___ Records for this task
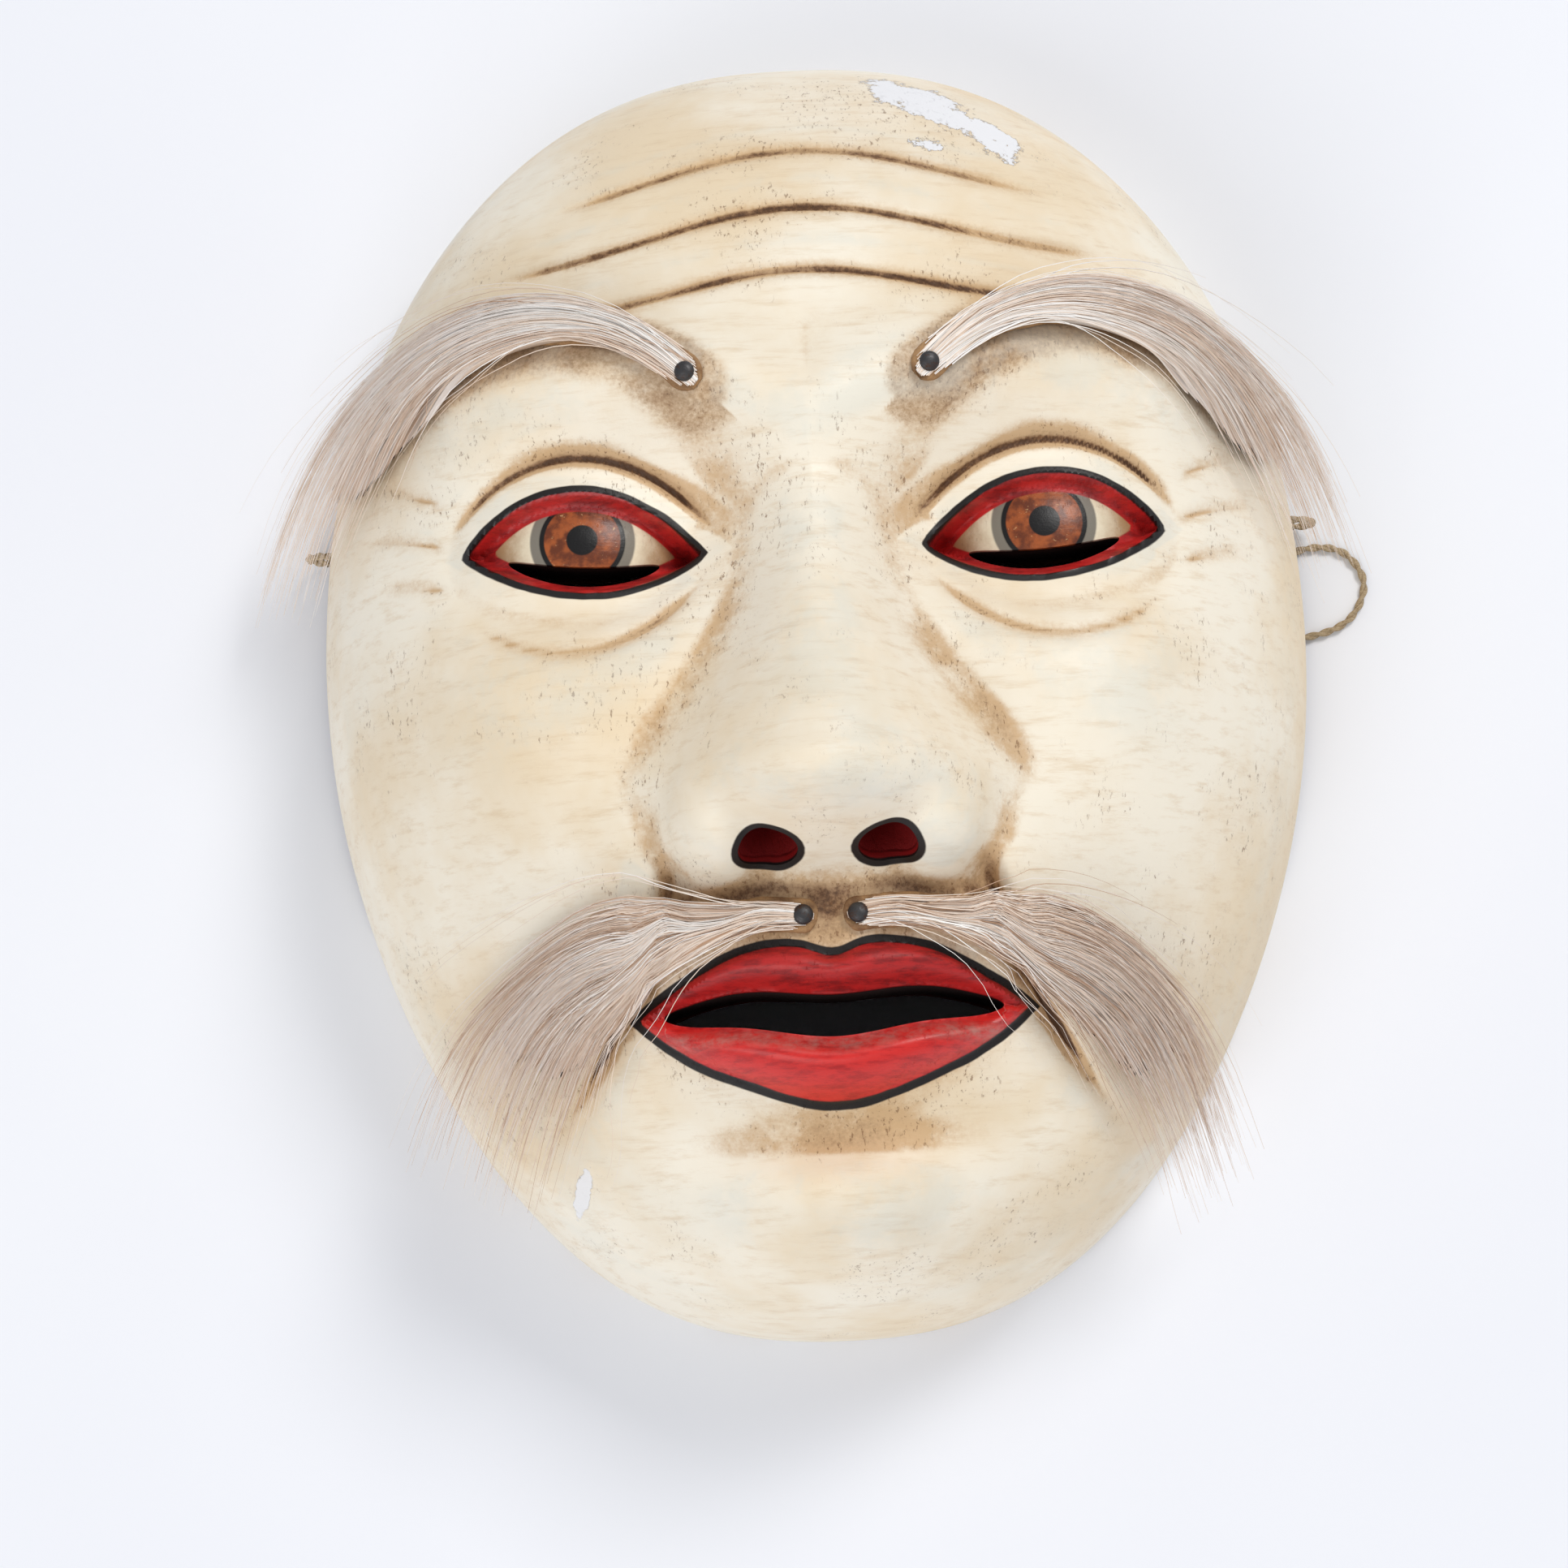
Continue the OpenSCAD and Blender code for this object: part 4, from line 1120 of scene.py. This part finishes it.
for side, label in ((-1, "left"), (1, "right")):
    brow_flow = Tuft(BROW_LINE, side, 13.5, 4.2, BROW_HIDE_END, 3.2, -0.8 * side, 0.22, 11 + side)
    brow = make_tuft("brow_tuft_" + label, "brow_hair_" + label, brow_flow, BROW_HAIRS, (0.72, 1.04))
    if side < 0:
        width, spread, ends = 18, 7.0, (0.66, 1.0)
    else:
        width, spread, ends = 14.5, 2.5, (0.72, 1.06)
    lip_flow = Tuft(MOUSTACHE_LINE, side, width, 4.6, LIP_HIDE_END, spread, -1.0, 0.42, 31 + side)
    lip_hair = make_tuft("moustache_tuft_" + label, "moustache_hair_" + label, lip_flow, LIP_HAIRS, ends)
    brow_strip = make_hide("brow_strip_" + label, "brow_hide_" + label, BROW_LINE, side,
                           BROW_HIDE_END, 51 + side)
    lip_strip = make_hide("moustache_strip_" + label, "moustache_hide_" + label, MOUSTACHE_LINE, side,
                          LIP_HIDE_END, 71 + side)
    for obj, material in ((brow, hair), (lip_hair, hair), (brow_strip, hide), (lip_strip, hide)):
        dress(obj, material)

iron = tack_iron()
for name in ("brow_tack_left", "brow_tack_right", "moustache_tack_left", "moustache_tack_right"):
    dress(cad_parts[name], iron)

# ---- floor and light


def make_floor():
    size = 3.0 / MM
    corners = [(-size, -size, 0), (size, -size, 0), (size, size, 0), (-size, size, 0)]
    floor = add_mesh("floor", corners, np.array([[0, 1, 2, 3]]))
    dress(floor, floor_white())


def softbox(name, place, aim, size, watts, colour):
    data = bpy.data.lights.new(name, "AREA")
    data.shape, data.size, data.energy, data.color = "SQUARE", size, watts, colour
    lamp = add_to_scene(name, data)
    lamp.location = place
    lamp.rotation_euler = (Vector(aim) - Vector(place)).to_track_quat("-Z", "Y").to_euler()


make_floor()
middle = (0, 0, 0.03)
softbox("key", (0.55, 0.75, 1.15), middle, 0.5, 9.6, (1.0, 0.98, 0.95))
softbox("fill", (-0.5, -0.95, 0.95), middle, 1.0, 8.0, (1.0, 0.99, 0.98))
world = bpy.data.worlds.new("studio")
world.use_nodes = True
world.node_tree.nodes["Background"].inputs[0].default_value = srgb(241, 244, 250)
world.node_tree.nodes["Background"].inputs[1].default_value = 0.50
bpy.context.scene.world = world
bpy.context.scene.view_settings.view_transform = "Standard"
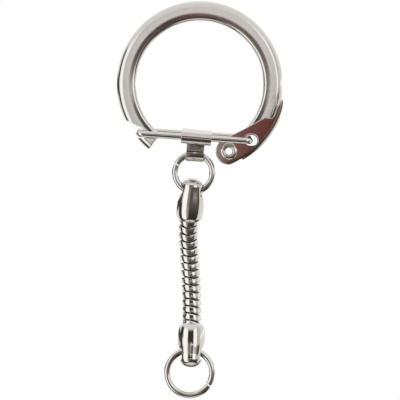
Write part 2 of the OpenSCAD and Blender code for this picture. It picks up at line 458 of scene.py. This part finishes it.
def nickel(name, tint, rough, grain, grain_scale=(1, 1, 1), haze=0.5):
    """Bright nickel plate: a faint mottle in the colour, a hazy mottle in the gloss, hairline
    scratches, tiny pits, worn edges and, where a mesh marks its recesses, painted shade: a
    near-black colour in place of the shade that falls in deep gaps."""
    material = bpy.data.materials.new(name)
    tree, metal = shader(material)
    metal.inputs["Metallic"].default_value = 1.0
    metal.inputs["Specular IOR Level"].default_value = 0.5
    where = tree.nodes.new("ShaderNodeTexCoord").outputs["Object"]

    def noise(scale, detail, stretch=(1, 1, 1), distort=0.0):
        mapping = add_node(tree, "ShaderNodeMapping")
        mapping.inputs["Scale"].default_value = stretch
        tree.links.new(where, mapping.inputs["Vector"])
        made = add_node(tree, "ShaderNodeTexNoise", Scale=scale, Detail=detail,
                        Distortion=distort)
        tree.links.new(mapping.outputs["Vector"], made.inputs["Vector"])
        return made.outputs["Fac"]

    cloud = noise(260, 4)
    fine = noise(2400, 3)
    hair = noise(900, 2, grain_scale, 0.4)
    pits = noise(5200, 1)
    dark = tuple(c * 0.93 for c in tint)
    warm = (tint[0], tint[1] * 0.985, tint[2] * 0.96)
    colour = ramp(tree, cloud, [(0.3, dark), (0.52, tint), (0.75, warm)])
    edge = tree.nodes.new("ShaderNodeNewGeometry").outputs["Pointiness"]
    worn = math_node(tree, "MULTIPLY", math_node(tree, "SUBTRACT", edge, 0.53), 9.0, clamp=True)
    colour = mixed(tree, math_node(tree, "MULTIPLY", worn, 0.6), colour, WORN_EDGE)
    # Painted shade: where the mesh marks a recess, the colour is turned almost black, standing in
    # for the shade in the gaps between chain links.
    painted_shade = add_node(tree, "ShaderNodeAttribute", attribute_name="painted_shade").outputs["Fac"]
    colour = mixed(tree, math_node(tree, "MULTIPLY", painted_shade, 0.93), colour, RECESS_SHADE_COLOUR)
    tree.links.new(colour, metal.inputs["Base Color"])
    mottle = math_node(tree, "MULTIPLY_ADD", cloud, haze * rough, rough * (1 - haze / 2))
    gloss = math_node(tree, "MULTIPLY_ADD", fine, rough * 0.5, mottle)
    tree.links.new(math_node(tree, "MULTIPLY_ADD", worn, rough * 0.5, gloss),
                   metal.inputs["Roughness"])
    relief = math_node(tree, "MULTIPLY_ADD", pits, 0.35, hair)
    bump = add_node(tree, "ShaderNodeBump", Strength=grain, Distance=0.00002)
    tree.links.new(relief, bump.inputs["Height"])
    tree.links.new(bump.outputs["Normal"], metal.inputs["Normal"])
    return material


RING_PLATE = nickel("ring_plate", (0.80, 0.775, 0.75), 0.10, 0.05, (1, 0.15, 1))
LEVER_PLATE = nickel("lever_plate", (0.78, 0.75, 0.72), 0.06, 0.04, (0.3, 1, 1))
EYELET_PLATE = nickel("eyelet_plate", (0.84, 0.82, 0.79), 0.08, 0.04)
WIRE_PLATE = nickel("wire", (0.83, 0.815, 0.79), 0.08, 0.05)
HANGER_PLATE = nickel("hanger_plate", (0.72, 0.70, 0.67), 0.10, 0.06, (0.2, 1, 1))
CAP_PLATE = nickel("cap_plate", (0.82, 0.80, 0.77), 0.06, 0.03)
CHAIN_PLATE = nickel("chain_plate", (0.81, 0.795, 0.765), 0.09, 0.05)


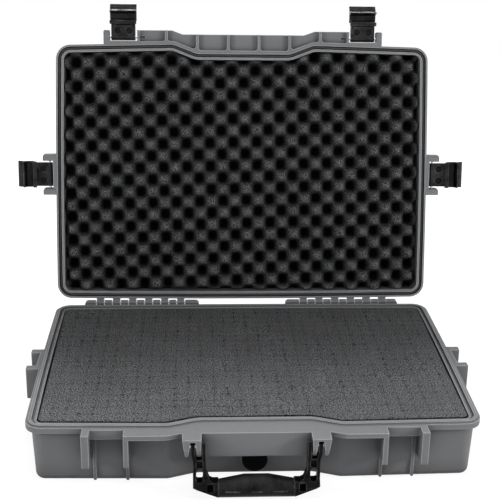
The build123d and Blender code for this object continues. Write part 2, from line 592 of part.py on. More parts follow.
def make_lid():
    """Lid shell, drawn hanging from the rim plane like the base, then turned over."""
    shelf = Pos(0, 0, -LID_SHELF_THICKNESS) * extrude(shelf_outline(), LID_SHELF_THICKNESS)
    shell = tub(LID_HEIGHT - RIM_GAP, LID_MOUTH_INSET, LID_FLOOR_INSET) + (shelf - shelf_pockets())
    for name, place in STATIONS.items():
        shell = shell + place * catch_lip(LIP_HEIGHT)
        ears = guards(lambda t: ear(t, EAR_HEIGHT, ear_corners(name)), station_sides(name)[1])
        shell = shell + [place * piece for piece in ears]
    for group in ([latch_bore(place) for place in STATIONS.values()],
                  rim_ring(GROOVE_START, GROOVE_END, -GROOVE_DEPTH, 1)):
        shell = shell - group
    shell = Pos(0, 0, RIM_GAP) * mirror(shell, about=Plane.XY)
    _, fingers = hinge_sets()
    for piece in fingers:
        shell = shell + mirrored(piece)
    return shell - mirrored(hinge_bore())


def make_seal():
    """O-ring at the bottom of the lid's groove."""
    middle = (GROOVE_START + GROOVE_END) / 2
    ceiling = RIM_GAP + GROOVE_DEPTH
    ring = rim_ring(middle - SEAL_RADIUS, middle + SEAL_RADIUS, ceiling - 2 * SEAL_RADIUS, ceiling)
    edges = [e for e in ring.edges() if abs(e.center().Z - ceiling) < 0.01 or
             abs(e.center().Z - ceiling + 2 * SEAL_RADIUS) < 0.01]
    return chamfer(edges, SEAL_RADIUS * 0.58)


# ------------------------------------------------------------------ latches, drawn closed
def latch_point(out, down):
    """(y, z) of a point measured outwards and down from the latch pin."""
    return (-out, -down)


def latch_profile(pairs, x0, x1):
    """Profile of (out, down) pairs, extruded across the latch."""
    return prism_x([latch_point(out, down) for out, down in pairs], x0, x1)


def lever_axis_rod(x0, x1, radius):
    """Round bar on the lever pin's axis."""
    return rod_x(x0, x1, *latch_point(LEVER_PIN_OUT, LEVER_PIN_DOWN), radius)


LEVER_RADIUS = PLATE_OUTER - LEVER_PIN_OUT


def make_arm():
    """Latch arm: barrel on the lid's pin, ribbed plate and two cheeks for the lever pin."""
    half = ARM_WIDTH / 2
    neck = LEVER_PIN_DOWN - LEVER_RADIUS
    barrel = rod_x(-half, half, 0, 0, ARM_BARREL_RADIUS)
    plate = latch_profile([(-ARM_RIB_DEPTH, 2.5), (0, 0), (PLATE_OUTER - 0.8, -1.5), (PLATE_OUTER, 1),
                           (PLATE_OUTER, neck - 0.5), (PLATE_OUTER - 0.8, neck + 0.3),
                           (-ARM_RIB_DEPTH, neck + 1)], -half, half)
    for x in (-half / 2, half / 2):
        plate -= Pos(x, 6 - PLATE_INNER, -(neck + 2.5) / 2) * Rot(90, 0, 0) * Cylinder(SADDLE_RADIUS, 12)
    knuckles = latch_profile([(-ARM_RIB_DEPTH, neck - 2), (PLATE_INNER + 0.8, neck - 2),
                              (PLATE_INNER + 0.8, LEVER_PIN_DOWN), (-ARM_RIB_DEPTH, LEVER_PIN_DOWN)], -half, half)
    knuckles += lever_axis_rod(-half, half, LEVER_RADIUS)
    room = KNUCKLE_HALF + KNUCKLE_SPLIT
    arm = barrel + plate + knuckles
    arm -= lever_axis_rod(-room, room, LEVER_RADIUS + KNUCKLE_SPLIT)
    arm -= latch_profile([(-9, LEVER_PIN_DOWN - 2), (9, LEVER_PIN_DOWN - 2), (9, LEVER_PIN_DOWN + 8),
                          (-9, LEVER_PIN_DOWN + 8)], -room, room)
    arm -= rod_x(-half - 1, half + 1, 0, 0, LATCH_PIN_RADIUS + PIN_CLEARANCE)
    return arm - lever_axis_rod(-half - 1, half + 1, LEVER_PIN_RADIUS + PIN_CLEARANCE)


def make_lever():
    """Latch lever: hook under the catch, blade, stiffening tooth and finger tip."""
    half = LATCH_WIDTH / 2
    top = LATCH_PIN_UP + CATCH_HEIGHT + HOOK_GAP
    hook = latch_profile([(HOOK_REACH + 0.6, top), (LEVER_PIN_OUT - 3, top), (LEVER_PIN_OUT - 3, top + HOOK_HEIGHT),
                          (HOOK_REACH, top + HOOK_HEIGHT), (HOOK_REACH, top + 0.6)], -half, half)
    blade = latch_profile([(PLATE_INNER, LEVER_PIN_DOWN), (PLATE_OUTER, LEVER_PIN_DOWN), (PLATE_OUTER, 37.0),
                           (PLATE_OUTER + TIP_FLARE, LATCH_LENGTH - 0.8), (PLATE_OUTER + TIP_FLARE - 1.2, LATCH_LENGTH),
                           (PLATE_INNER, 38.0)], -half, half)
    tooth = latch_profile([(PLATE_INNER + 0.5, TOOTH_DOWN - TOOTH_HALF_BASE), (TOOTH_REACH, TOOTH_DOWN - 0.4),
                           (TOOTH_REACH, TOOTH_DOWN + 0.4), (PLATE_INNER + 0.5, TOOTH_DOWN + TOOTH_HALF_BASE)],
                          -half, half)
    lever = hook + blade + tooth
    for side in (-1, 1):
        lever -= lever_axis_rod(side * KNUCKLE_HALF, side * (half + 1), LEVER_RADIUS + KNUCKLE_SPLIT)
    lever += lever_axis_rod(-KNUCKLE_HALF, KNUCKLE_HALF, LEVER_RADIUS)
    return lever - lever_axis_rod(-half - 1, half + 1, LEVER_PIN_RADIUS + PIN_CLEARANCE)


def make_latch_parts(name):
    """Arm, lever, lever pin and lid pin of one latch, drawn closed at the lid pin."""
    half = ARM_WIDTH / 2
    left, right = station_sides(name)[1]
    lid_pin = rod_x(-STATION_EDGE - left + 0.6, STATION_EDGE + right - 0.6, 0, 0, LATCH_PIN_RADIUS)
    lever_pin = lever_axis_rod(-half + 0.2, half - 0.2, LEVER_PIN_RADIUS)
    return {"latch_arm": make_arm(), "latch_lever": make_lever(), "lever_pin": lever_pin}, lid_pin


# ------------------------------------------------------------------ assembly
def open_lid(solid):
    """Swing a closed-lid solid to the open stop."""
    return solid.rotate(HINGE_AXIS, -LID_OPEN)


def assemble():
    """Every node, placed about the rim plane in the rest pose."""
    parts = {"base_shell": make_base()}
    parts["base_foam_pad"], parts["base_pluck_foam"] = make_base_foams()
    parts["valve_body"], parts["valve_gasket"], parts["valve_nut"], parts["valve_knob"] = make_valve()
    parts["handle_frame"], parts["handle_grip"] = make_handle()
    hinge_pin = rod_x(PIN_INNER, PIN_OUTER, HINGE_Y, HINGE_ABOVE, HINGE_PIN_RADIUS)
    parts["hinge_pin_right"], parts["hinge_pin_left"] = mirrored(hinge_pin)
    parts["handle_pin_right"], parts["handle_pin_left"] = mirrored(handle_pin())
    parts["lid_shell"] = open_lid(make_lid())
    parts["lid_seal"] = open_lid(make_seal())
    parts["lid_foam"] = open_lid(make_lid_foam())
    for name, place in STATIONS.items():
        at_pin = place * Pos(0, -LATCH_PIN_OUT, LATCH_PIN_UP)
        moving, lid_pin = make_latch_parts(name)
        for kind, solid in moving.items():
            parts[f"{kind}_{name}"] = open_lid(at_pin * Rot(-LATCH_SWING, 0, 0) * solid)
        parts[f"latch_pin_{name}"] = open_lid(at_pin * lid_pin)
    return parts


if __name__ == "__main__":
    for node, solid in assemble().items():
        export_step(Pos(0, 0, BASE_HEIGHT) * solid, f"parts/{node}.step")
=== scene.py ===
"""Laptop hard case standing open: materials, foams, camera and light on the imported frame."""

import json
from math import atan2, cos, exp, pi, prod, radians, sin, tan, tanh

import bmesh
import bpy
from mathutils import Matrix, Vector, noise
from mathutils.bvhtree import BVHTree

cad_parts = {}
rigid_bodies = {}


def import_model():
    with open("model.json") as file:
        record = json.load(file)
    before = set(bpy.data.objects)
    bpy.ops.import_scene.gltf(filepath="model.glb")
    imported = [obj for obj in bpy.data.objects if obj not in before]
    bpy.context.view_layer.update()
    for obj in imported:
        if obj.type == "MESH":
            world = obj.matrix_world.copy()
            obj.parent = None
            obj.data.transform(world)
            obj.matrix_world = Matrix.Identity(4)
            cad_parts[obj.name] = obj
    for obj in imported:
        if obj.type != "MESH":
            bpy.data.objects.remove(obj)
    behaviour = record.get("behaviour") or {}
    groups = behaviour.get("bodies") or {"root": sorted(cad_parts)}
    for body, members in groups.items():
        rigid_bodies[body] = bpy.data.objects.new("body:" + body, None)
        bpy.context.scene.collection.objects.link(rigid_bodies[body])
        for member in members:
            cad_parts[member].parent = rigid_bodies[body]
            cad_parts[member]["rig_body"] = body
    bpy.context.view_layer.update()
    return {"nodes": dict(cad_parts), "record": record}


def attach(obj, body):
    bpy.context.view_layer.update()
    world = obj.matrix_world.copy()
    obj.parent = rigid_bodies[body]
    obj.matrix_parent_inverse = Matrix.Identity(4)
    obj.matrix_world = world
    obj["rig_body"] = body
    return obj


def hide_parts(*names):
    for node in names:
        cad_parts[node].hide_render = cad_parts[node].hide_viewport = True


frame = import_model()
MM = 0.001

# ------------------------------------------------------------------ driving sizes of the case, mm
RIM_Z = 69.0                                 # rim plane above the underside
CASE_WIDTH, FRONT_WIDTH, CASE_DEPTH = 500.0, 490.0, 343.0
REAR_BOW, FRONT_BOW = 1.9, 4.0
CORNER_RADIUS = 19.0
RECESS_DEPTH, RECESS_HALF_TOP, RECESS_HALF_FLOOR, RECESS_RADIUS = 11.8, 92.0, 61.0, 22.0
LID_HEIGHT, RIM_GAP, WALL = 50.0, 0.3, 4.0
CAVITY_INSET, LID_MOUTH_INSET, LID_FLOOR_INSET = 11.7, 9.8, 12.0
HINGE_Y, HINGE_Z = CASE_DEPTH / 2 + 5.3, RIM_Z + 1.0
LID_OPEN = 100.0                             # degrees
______
__Instruction__
Retype only what lies between the line bearing "open_lid(at_pin * lid_pin)" and the line bearing "obj.parent = None", keeping both of those lines.

__Response below__
        parts[f"latch_pin_{name}"] = open_lid(at_pin * lid_pin)
    return parts


if __name__ == "__main__":
    for node, solid in assemble().items():
        export_step(Pos(0, 0, BASE_HEIGHT) * solid, f"parts/{node}.step")
=== scene.py ===
"""Laptop hard case standing open: materials, foams, camera and light on the imported frame."""

import json
from math import atan2, cos, exp, pi, prod, radians, sin, tan, tanh

import bmesh
import bpy
from mathutils import Matrix, Vector, noise
from mathutils.bvhtree import BVHTree

cad_parts = {}
rigid_bodies = {}


def import_model():
    with open("model.json") as file:
        record = json.load(file)
    before = set(bpy.data.objects)
    bpy.ops.import_scene.gltf(filepath="model.glb")
    imported = [obj for obj in bpy.data.objects if obj not in before]
    bpy.context.view_layer.update()
    for obj in imported:
        if obj.type == "MESH":
            world = obj.matrix_world.copy()
            obj.parent = None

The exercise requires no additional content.